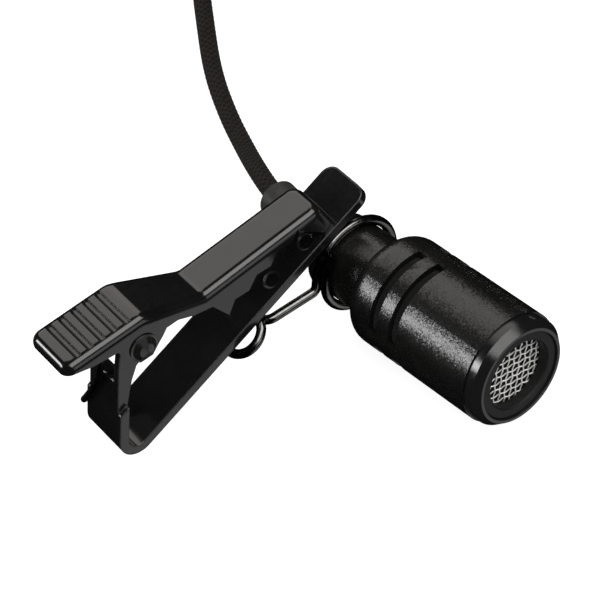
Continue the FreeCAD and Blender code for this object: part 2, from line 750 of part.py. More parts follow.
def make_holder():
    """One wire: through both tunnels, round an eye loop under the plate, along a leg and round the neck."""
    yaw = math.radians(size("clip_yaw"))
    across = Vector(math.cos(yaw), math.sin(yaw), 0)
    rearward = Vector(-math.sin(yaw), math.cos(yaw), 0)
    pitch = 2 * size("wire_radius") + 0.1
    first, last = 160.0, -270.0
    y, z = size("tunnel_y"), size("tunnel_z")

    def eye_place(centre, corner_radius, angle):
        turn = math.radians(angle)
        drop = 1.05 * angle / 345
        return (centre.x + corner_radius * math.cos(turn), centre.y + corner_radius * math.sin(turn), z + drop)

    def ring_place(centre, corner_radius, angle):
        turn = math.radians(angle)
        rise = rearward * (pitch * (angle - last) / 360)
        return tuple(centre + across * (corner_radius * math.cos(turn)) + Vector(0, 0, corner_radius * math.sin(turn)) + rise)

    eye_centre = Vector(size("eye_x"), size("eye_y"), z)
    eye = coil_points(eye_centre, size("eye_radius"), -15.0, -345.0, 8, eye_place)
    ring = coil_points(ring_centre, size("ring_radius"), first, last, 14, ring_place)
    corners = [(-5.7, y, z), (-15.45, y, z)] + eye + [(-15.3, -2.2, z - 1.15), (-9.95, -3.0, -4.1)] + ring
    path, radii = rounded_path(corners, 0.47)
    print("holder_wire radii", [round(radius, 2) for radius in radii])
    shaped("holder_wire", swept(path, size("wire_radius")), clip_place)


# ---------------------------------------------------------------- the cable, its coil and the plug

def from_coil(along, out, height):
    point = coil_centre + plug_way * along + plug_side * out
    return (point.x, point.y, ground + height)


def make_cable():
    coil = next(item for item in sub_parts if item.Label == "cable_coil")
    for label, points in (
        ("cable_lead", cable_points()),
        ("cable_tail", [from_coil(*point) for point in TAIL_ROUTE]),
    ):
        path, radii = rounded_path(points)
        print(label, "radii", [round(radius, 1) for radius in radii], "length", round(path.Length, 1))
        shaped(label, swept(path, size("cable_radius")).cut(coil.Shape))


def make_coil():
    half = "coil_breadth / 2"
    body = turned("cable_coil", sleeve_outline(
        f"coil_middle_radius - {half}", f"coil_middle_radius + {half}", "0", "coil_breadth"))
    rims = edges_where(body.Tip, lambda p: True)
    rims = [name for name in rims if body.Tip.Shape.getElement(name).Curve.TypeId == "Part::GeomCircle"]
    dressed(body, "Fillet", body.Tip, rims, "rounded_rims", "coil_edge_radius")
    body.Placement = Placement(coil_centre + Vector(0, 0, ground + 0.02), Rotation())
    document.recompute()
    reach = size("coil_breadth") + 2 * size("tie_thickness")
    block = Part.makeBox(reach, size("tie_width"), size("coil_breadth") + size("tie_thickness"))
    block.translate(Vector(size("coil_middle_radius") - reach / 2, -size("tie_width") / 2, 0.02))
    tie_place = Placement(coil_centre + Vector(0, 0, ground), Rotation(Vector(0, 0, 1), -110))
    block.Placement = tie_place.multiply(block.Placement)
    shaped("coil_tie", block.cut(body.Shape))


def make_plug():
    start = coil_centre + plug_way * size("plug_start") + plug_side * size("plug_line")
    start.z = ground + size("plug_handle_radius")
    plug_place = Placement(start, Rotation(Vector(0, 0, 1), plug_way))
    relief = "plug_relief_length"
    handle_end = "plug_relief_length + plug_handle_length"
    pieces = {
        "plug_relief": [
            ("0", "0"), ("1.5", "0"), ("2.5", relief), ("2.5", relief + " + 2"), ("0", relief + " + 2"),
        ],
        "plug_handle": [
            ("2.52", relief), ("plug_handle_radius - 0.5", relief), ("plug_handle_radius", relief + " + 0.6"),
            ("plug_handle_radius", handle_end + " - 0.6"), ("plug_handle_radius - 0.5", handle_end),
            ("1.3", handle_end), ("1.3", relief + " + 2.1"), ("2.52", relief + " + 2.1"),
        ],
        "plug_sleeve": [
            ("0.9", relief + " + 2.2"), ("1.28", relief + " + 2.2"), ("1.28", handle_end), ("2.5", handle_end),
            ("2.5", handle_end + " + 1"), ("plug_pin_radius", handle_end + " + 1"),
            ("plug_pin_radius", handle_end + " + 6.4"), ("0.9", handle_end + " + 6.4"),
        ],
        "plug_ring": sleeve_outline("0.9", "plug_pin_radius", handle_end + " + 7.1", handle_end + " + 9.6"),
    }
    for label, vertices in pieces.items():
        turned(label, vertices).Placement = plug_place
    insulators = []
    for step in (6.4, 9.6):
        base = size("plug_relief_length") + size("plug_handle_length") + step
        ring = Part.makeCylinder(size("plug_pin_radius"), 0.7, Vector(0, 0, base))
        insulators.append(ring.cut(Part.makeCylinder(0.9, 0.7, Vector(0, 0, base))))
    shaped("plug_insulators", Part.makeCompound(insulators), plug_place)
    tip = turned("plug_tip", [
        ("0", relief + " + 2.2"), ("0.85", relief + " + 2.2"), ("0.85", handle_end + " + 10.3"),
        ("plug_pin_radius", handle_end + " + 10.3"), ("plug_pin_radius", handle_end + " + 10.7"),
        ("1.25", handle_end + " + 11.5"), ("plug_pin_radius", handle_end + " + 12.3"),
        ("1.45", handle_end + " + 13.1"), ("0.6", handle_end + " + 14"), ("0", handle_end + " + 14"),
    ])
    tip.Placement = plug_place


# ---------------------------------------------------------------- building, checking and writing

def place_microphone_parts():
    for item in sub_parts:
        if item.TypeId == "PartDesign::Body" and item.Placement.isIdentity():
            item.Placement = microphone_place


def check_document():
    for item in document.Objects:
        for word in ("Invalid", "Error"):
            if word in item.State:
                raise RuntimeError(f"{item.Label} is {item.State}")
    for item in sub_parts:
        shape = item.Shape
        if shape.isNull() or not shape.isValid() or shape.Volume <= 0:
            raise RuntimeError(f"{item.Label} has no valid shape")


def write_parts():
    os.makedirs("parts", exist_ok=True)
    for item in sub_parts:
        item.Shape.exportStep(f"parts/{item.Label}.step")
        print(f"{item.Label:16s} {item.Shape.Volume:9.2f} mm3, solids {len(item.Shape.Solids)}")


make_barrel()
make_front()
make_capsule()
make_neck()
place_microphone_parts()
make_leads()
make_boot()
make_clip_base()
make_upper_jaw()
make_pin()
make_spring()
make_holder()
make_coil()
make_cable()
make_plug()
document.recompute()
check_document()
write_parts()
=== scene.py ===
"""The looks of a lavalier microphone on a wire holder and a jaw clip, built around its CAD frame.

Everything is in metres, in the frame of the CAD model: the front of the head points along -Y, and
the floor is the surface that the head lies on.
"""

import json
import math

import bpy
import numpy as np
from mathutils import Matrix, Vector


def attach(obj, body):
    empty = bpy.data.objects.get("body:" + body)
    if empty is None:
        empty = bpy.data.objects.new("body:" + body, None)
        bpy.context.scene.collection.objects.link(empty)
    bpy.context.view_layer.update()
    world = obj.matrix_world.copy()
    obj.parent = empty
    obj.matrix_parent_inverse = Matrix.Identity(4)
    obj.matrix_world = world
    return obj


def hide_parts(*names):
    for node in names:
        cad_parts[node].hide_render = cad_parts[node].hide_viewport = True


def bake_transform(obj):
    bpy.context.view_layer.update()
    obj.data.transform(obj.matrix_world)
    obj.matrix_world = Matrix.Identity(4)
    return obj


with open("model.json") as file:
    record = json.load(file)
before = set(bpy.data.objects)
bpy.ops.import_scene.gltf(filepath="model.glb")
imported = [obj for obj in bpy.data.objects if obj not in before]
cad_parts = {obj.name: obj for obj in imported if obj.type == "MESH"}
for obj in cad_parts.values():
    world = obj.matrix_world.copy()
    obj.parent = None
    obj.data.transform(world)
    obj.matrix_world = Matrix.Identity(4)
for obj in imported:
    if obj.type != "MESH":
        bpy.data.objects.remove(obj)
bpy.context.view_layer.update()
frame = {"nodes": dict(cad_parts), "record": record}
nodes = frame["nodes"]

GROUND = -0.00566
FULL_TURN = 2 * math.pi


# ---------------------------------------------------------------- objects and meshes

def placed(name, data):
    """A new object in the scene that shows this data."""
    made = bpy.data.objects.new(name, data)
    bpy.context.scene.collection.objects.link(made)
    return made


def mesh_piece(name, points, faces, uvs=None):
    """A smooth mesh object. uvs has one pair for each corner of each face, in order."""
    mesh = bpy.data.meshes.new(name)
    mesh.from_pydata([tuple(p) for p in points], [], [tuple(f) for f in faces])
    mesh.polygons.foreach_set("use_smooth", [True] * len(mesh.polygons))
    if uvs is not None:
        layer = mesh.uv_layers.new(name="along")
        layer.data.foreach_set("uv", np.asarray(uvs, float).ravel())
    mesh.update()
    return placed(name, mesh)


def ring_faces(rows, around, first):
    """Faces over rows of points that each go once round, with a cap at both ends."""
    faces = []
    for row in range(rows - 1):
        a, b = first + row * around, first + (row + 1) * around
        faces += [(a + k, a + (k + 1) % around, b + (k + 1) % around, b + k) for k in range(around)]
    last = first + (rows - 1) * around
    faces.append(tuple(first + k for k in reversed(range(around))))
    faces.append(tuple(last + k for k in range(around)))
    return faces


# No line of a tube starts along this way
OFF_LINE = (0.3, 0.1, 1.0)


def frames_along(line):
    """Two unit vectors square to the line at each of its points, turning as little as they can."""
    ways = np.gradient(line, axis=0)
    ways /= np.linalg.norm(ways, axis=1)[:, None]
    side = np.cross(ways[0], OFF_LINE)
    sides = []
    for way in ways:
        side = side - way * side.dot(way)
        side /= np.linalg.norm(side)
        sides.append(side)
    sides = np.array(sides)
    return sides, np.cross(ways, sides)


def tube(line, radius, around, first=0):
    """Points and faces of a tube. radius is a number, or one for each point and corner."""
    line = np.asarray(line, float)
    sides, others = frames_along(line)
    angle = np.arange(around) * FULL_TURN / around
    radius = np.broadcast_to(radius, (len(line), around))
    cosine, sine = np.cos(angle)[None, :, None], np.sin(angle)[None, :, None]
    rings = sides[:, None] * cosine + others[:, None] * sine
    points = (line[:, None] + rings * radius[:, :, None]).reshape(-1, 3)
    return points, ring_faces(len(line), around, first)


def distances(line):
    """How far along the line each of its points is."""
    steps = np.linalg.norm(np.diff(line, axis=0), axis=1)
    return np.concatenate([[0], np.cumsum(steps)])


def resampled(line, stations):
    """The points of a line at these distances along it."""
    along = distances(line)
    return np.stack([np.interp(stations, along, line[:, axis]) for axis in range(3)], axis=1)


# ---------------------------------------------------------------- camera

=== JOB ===
Repeat, unchanged, every line from the one that contains "make_barrel()" to the one that contains "obj.matrix_world = world", including both, and no other line.

=== SOLUTION TO THE EXERCISE ===
make_barrel()
make_front()
make_capsule()
make_neck()
place_microphone_parts()
make_leads()
make_boot()
make_clip_base()
make_upper_jaw()
make_pin()
make_spring()
make_holder()
make_coil()
make_cable()
make_plug()
document.recompute()
check_document()
write_parts()
=== scene.py ===
"""The looks of a lavalier microphone on a wire holder and a jaw clip, built around its CAD frame.

Everything is in metres, in the frame of the CAD model: the front of the head points along -Y, and
the floor is the surface that the head lies on.
"""

import json
import math

import bpy
import numpy as np
from mathutils import Matrix, Vector


def attach(obj, body):
    empty = bpy.data.objects.get("body:" + body)
    if empty is None:
        empty = bpy.data.objects.new("body:" + body, None)
        bpy.context.scene.collection.objects.link(empty)
    bpy.context.view_layer.update()
    world = obj.matrix_world.copy()
    obj.parent = empty
    obj.matrix_parent_inverse = Matrix.Identity(4)
    obj.matrix_world = world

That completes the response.